Task requirements: Where a line contains the word "None", copy that line.

Provided material:

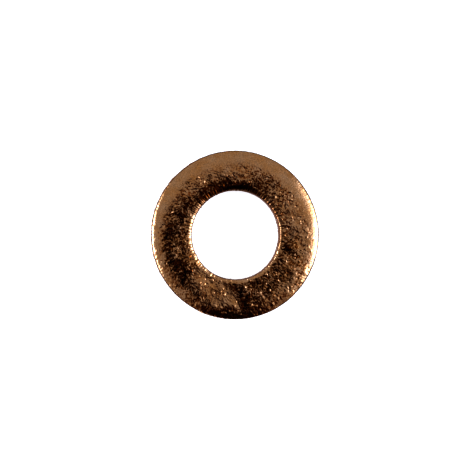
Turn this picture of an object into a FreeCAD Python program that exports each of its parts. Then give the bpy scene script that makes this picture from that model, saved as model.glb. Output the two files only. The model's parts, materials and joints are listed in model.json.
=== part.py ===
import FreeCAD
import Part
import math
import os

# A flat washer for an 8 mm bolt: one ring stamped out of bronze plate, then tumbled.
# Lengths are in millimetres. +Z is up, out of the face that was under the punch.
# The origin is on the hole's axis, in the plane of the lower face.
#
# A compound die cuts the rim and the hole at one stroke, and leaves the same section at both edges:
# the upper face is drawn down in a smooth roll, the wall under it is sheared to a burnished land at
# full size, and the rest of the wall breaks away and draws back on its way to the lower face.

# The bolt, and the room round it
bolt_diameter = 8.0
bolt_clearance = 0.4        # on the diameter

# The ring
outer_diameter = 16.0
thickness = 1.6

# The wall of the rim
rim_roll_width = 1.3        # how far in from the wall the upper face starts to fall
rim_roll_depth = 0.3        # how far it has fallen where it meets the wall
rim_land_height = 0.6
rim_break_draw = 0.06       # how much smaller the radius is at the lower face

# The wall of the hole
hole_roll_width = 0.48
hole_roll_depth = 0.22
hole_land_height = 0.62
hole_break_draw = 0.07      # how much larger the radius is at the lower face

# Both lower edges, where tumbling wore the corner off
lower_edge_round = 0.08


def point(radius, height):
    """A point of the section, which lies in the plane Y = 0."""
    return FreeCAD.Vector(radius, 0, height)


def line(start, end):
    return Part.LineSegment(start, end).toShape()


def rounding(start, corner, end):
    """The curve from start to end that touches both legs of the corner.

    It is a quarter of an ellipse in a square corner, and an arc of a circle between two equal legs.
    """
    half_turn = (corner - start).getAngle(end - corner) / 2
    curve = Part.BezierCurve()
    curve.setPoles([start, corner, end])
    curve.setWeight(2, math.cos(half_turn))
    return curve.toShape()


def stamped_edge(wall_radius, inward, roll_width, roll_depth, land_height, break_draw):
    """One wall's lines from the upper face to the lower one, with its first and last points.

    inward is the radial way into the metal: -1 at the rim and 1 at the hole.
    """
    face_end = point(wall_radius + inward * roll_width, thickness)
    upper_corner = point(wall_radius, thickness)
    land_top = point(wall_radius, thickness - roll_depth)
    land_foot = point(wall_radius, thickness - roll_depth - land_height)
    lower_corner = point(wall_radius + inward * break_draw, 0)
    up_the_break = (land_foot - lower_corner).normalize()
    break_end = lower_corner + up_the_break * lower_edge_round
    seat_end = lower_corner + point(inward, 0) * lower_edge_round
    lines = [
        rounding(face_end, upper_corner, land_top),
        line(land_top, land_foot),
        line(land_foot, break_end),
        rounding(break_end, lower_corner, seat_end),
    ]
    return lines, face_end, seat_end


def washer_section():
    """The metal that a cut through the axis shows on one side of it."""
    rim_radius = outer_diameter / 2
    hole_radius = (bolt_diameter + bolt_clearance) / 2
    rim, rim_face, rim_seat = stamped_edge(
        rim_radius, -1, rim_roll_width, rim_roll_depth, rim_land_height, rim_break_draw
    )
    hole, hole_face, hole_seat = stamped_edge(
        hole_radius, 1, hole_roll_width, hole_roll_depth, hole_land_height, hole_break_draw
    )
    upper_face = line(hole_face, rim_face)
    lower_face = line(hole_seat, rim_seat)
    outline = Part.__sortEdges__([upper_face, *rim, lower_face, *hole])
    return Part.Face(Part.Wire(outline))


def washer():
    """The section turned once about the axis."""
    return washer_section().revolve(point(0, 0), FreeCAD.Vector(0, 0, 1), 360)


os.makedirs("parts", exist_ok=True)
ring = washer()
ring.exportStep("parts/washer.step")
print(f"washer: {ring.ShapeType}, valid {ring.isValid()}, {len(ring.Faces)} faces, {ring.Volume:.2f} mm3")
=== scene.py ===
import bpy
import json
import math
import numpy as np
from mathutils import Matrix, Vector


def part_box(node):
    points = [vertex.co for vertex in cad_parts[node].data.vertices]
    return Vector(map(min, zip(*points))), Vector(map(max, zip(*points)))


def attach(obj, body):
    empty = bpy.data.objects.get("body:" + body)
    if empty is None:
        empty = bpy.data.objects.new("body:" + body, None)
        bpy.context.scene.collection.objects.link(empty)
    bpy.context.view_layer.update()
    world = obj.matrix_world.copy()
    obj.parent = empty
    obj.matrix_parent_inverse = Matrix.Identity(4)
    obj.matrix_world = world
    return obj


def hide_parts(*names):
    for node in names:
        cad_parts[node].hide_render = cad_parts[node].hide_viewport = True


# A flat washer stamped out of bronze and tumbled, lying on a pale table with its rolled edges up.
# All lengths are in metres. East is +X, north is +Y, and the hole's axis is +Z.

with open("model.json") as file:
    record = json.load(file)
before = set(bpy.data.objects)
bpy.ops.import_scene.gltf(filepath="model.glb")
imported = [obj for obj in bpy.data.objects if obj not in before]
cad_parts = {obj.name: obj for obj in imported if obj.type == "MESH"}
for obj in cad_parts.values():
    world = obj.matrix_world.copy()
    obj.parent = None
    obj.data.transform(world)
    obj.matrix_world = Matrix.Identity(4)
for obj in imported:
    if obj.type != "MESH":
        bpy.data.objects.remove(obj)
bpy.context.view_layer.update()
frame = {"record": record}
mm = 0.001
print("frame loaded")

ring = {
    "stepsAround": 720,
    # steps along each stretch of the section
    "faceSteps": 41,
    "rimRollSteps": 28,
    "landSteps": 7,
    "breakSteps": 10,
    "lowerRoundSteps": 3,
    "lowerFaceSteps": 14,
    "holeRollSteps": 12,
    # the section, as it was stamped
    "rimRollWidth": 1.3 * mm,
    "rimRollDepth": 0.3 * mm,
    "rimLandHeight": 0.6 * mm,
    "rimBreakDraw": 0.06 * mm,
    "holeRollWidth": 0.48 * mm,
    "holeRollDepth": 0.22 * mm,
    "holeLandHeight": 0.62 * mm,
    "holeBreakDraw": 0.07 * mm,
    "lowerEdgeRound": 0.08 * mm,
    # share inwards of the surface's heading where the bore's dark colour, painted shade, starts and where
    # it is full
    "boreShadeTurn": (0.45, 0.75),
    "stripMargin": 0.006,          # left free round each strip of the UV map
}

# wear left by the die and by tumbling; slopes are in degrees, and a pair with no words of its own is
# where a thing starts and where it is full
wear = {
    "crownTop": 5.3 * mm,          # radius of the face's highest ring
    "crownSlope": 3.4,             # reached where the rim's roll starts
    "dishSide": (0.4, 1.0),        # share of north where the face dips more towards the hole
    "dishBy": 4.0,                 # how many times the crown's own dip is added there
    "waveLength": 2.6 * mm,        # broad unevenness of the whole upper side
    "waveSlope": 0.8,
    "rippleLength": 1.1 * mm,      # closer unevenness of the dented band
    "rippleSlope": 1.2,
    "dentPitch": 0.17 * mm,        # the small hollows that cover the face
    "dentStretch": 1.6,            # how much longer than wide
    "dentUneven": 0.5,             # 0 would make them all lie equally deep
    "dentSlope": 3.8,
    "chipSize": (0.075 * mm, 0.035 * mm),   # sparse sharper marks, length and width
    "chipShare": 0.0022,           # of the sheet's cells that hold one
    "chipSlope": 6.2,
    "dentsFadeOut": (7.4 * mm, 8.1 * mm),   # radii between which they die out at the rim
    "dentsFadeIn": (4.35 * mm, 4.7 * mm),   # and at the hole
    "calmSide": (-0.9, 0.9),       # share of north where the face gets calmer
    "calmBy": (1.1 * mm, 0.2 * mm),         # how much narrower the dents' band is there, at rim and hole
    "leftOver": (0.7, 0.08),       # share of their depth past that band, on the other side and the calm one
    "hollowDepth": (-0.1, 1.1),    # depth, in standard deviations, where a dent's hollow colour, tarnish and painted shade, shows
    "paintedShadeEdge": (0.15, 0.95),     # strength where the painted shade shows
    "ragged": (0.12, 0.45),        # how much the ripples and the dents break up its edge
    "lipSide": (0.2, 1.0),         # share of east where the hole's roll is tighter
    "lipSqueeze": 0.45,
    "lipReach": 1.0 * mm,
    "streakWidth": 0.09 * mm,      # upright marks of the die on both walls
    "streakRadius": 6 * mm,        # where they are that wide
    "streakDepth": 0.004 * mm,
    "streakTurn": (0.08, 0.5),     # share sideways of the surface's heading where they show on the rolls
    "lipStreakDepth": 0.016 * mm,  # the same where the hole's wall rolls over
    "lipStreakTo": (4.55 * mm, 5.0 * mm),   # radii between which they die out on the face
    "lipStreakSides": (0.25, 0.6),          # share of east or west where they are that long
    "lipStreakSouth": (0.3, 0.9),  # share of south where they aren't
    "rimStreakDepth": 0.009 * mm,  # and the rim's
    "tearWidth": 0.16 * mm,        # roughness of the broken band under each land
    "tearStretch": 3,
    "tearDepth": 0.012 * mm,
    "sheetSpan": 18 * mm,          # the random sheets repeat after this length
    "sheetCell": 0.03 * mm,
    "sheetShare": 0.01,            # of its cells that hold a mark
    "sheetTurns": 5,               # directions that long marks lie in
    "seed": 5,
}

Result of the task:
    if empty is None:
        empty = bpy.data.objects.new("body:" + body, None)
    obj.parent = None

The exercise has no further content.